■ **Aim**
Repeat exactly, and only, the lines from the one that contains "const ballFlatRadius = Math.sqrt(BALL.radius" through the one that contains "# and tints", both ends included.
— Begin —
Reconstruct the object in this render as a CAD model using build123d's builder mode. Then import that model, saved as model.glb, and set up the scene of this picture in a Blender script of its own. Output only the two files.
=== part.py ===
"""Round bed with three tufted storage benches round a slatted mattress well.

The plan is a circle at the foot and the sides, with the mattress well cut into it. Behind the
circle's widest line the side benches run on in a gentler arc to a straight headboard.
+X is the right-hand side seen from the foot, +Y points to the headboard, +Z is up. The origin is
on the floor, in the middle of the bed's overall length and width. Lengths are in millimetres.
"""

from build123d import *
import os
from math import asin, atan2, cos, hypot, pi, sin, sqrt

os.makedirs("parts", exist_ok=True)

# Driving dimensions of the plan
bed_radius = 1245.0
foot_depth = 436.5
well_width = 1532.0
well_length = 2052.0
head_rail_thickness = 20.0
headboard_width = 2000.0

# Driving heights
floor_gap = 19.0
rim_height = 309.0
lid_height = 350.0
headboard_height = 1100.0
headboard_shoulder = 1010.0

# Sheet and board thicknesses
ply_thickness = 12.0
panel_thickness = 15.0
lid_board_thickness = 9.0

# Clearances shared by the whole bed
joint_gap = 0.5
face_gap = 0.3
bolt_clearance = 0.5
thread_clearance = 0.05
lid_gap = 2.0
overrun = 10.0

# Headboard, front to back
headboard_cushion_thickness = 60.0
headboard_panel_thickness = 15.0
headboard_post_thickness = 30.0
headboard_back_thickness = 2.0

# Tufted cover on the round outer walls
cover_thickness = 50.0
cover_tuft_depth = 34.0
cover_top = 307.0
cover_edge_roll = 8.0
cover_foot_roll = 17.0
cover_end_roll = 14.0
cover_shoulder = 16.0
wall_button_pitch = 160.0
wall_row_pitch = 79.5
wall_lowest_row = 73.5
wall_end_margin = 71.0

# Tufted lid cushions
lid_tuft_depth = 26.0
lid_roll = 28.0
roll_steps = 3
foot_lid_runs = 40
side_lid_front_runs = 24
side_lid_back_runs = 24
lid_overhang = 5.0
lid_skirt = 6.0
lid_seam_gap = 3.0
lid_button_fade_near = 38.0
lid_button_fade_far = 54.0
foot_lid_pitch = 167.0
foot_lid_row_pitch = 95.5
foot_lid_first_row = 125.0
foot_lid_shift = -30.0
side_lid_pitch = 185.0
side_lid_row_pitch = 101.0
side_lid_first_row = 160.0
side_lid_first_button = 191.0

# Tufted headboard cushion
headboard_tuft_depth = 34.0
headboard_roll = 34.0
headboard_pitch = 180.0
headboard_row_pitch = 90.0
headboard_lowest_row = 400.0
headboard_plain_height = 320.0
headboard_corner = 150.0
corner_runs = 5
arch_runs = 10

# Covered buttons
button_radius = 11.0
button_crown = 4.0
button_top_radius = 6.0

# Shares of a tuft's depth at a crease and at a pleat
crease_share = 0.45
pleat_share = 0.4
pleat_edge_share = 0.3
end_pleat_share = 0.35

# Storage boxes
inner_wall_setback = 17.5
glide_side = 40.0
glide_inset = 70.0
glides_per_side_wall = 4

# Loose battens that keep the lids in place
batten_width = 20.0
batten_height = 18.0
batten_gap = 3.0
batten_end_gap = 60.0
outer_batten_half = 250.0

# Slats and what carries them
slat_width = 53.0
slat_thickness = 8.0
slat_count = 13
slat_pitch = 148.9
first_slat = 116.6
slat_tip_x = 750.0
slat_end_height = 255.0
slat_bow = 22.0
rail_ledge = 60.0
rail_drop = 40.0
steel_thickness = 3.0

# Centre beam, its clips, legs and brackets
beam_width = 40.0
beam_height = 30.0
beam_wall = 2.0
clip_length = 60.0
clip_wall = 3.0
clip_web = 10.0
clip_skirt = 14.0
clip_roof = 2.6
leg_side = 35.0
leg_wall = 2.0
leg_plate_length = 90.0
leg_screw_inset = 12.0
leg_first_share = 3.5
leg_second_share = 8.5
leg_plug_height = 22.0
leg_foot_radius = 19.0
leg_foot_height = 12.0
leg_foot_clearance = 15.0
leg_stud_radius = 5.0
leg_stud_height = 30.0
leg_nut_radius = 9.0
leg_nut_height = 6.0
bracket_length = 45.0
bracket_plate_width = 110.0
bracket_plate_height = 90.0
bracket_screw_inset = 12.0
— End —
— Begin —
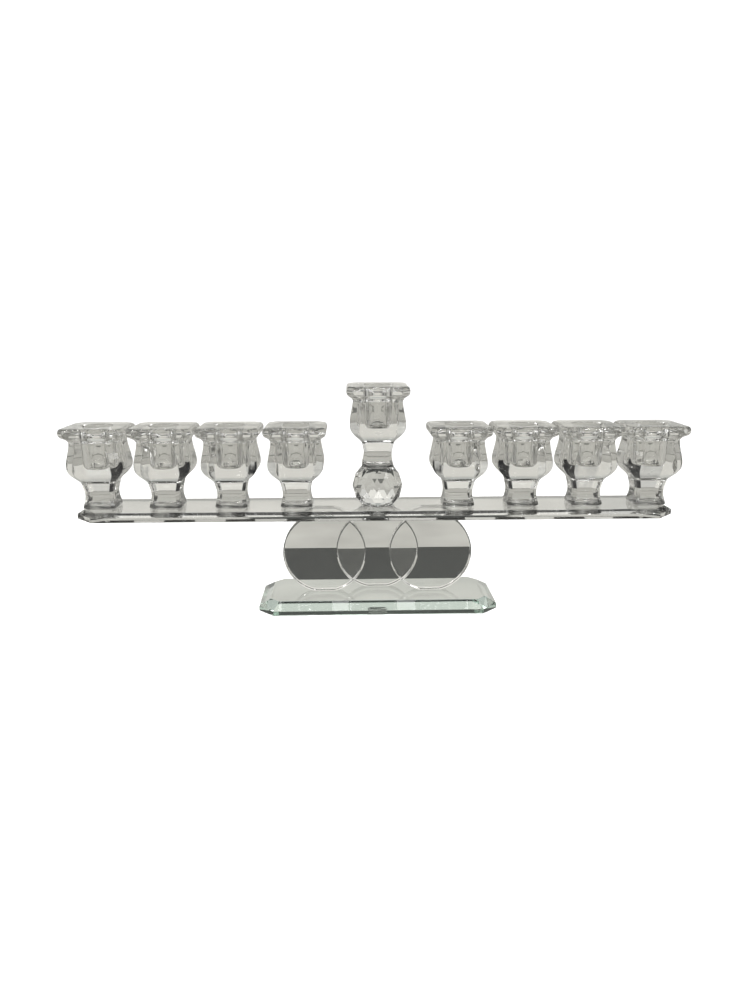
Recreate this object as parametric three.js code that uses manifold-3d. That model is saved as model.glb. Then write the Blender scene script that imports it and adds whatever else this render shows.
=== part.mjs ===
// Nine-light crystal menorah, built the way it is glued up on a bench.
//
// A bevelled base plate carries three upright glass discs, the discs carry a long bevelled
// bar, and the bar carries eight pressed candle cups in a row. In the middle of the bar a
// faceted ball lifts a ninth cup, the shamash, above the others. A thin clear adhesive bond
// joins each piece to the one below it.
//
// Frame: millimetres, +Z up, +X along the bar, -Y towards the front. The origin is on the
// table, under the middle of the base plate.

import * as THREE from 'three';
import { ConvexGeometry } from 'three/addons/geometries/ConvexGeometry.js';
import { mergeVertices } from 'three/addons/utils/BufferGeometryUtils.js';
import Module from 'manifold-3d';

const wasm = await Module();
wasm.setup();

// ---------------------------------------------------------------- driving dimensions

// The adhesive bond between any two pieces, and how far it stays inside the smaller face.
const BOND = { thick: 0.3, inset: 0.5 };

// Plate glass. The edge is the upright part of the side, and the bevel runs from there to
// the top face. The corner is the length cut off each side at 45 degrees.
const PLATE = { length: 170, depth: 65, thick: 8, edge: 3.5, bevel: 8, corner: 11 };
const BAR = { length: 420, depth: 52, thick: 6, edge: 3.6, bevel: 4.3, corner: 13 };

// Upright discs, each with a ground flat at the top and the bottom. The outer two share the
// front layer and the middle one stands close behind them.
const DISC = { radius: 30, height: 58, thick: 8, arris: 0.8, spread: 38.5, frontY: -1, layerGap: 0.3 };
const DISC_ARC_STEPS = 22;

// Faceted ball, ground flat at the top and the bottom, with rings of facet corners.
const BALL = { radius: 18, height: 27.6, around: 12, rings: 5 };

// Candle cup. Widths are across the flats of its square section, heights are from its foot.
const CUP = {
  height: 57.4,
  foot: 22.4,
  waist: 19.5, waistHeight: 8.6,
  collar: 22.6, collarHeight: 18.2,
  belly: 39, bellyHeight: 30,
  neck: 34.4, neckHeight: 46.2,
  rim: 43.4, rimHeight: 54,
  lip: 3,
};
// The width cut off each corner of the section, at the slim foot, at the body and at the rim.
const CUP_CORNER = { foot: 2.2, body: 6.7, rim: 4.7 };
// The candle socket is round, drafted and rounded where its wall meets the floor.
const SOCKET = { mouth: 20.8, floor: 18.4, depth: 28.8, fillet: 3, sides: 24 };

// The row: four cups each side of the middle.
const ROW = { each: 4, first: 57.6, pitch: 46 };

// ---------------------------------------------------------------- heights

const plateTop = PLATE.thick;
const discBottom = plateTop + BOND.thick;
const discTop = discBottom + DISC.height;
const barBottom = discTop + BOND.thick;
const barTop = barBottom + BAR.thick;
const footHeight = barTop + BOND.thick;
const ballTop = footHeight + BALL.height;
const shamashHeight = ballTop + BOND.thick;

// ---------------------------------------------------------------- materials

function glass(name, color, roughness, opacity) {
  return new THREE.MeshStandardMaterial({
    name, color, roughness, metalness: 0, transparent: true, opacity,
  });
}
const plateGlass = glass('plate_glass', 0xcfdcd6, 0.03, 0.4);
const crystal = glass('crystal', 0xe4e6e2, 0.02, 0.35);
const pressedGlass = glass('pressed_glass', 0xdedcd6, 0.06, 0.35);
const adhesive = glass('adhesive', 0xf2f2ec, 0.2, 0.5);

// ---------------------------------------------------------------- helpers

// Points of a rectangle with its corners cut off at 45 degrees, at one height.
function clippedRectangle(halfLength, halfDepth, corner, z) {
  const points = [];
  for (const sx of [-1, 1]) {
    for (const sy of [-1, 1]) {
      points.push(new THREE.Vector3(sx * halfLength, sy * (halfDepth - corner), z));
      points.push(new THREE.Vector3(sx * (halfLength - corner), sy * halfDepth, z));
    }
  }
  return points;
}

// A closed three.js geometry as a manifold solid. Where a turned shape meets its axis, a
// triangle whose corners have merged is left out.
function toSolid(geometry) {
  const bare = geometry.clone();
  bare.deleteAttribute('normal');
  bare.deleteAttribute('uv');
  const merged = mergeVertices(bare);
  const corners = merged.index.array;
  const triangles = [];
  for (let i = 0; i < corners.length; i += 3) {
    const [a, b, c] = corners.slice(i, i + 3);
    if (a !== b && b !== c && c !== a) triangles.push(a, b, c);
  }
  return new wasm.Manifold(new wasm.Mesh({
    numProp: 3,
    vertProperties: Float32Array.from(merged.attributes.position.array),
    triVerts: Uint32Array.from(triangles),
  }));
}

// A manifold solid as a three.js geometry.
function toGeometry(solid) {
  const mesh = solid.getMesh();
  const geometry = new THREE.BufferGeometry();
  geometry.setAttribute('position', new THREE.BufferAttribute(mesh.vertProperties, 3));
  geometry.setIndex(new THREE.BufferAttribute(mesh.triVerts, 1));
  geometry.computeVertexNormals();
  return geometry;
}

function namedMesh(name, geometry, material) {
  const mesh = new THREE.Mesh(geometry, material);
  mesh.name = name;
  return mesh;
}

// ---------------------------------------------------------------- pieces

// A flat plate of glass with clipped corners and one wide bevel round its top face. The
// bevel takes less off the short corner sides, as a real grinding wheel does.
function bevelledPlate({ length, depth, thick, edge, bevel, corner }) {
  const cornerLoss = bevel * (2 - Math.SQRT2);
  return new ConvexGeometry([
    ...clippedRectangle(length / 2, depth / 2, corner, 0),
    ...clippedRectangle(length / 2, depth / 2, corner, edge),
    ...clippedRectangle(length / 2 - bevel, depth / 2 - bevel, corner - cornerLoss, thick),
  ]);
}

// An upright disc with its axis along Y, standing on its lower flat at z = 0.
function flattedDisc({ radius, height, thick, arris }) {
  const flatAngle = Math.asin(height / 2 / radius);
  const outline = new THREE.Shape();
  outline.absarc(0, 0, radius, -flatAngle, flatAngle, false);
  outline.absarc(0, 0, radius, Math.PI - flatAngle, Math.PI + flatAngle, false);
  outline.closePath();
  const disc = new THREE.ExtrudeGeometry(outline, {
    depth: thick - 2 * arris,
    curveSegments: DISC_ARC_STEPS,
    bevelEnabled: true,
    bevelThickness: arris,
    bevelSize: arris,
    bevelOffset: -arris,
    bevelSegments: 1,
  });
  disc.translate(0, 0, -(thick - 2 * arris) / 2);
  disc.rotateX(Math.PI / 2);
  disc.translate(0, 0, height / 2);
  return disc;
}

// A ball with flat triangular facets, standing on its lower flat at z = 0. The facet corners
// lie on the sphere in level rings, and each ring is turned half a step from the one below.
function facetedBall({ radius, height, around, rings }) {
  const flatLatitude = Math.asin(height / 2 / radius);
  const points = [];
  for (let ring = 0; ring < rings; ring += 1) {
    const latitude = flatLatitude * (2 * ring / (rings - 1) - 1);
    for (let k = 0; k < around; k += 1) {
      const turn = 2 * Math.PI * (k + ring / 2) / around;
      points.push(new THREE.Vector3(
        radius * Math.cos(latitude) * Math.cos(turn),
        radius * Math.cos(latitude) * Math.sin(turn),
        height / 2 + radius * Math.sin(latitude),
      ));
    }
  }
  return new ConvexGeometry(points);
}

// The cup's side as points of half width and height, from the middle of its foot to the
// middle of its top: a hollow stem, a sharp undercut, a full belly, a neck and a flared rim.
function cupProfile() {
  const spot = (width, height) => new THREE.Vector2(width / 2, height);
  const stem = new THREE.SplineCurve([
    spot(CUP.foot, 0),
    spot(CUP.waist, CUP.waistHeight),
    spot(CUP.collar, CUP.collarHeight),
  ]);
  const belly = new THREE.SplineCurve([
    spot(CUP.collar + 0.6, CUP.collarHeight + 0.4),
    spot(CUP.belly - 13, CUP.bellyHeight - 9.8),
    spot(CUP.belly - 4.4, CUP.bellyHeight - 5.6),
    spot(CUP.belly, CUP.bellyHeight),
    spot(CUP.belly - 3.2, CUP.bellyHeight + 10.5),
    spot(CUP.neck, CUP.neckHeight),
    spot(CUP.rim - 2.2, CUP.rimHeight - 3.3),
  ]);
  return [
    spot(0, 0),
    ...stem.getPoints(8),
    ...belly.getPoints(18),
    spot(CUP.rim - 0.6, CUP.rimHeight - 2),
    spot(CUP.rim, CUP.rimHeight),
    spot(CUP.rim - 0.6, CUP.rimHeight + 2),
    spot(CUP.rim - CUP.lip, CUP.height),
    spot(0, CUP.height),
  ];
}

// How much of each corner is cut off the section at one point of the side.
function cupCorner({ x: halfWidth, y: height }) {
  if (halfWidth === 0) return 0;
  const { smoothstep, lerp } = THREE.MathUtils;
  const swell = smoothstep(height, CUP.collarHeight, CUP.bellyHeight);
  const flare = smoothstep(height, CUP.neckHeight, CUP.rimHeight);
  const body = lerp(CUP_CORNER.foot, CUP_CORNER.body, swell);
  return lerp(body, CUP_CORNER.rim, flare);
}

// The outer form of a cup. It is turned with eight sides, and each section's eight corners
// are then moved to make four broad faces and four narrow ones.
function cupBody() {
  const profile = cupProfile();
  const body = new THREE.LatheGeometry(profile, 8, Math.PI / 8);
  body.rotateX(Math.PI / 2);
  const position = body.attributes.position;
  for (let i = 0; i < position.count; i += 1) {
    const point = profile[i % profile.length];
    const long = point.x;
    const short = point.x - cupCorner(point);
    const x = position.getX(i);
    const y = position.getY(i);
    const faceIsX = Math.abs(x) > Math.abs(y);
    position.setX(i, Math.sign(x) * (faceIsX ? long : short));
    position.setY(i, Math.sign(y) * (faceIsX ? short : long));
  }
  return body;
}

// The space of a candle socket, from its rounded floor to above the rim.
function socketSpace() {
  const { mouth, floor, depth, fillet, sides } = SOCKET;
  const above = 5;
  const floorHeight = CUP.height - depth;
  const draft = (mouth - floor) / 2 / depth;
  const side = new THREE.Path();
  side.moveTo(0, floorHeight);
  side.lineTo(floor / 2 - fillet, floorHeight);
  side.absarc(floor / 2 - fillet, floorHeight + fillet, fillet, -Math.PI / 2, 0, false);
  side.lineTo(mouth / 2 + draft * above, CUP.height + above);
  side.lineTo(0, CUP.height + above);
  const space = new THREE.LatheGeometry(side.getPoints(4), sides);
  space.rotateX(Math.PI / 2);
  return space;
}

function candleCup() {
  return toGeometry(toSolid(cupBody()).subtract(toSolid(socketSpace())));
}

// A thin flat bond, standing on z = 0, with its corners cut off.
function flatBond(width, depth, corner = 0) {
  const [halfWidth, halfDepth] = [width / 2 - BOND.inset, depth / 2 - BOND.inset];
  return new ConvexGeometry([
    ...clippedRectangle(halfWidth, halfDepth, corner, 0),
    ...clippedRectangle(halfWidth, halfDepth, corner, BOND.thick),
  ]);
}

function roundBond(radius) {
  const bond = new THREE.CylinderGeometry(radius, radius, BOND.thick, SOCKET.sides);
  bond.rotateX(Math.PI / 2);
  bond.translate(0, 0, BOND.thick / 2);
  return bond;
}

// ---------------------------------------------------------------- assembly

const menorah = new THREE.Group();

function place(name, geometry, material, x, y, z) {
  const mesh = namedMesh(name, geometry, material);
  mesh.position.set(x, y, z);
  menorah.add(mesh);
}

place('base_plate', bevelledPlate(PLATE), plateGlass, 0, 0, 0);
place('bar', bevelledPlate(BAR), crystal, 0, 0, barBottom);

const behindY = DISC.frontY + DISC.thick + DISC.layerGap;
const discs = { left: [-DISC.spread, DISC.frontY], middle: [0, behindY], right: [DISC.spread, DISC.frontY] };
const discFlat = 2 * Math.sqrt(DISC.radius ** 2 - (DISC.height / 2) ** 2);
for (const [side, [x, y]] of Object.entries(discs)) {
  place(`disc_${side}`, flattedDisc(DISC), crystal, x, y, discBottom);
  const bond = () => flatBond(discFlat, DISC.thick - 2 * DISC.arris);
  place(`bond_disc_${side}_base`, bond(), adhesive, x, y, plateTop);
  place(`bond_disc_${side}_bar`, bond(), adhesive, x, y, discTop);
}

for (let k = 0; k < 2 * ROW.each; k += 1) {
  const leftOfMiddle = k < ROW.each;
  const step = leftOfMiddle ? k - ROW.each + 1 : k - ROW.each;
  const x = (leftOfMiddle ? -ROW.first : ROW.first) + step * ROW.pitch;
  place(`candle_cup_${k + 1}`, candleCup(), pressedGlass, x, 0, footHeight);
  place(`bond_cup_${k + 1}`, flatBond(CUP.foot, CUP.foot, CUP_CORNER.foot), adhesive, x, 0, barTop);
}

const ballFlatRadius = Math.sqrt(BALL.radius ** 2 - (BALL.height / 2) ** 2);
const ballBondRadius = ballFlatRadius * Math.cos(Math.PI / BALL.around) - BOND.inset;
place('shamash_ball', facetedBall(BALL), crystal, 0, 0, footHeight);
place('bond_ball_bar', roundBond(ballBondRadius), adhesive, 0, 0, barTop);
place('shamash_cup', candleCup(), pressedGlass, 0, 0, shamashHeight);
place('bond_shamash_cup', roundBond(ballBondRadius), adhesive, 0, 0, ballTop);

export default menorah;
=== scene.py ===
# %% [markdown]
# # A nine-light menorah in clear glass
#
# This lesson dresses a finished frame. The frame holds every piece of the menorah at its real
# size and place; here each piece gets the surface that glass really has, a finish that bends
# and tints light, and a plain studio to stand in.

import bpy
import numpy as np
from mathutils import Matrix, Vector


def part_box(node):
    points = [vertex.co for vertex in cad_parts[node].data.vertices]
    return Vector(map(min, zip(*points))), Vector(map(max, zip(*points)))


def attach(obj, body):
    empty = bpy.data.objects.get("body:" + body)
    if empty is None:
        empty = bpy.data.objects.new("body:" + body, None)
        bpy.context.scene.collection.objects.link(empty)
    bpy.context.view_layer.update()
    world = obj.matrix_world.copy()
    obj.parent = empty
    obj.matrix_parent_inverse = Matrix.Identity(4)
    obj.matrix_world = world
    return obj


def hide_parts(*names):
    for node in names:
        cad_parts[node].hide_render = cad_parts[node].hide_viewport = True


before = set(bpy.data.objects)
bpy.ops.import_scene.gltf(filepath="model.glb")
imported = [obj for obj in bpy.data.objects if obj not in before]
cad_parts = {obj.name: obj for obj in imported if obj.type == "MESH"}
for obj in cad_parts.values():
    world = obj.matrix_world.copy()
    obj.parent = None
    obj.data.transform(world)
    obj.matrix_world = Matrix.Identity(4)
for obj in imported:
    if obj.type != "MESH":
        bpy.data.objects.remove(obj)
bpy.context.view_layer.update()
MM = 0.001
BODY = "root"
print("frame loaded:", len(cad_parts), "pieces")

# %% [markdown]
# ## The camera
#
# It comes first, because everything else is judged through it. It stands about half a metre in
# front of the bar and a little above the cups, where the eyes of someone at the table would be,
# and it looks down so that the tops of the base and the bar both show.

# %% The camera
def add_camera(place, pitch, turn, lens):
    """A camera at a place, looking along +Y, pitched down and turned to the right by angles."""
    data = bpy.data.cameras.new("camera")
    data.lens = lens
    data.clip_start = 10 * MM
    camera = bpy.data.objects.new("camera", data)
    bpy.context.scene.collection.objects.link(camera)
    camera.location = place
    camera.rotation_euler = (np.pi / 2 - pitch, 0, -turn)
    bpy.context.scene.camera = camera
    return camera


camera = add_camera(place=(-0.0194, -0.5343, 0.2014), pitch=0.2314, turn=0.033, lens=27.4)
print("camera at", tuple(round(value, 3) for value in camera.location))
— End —
■ **Output**
const ballFlatRadius = Math.sqrt(BALL.radius ** 2 - (BALL.height / 2) ** 2);
const ballBondRadius = ballFlatRadius * Math.cos(Math.PI / BALL.around) - BOND.inset;
place('shamash_ball', facetedBall(BALL), crystal, 0, 0, footHeight);
place('bond_ball_bar', roundBond(ballBondRadius), adhesive, 0, 0, barTop);
place('shamash_cup', candleCup(), pressedGlass, 0, 0, shamashHeight);
place('bond_shamash_cup', roundBond(ballBondRadius), adhesive, 0, 0, ballTop);

export default menorah;
=== scene.py ===
# %% [markdown]
# # A nine-light menorah in clear glass
#
# This lesson dresses a finished frame. The frame holds every piece of the menorah at its real
# size and place; here each piece gets the surface that glass really has, a finish that bends
# and tints light, and a plain studio to stand in.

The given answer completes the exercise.